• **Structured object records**

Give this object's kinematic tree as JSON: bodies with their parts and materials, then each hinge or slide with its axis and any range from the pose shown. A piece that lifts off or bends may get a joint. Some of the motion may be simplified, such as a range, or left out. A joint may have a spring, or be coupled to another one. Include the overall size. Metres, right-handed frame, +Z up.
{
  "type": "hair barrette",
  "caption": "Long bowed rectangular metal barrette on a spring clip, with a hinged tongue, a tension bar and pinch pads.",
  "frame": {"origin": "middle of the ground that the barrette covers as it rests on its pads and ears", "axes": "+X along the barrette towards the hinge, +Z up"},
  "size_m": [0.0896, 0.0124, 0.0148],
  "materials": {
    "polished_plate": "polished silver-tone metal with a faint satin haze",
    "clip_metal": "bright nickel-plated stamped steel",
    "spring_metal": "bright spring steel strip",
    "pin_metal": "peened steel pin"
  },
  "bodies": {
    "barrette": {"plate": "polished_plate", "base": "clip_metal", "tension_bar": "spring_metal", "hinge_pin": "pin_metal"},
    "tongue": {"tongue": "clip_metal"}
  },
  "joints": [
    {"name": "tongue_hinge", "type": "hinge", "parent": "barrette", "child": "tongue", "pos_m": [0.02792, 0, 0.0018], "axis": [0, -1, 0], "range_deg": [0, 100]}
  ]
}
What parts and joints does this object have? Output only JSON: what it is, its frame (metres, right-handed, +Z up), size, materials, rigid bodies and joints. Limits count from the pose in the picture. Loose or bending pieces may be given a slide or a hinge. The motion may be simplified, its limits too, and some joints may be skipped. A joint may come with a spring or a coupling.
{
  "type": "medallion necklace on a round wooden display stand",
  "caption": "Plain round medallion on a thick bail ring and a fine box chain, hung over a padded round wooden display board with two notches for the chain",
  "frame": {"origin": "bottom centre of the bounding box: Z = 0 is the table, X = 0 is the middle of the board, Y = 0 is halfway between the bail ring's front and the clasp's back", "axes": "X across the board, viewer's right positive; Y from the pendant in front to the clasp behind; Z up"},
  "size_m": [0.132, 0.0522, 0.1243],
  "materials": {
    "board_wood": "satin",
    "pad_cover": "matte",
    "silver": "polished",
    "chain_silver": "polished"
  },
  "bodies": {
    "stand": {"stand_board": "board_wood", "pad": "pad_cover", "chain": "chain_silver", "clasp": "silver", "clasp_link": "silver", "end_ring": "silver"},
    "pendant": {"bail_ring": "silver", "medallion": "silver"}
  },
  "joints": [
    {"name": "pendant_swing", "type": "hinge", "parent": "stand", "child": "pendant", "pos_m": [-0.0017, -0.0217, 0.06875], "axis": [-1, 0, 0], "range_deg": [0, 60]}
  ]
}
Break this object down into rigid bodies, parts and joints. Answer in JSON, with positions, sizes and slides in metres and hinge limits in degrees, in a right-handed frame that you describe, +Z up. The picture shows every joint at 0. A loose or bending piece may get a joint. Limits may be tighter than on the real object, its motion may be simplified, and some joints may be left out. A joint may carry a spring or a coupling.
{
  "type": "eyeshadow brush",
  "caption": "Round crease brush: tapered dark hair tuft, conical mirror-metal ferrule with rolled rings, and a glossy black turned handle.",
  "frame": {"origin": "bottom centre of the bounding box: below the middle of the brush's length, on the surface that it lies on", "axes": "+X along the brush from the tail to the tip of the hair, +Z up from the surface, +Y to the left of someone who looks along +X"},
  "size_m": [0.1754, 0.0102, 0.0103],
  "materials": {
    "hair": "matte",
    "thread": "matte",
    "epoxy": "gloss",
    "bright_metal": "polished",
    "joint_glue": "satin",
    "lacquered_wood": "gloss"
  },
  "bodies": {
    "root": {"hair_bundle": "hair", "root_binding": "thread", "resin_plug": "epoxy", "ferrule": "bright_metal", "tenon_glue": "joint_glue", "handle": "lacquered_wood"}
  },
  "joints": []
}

• **GIVEN EXERCISE**
Copy exactly the line containing "Break this object" and every line after it, ending with the last line of the records above.

• **SOLUTION**
Break this object down into rigid bodies, parts and joints. Answer in JSON, with positions, sizes and slides in metres and hinge limits in degrees, in a right-handed frame that you describe, +Z up. The picture shows every joint at 0. A loose or bending piece may get a joint. Limits may be tighter than on the real object, its motion may be simplified, and some joints may be left out. A joint may carry a spring or a coupling.
{
  "type": "eyeshadow brush",
  "caption": "Round crease brush: tapered dark hair tuft, conical mirror-metal ferrule with rolled rings, and a glossy black turned handle.",
  "frame": {"origin": "bottom centre of the bounding box: below the middle of the brush's length, on the surface that it lies on", "axes": "+X along the brush from the tail to the tip of the hair, +Z up from the surface, +Y to the left of someone who looks along +X"},
  "size_m": [0.1754, 0.0102, 0.0103],
  "materials": {
    "hair": "matte",
    "thread": "matte",
    "epoxy": "gloss",
    "bright_metal": "polished",
    "joint_glue": "satin",
    "lacquered_wood": "gloss"
  },
  "bodies": {
    "root": {"hair_bundle": "hair", "root_binding": "thread", "resin_plug": "epoxy", "ferrule": "bright_metal", "tenon_glue": "joint_glue", "handle": "lacquered_wood"}
  },
  "joints": []
}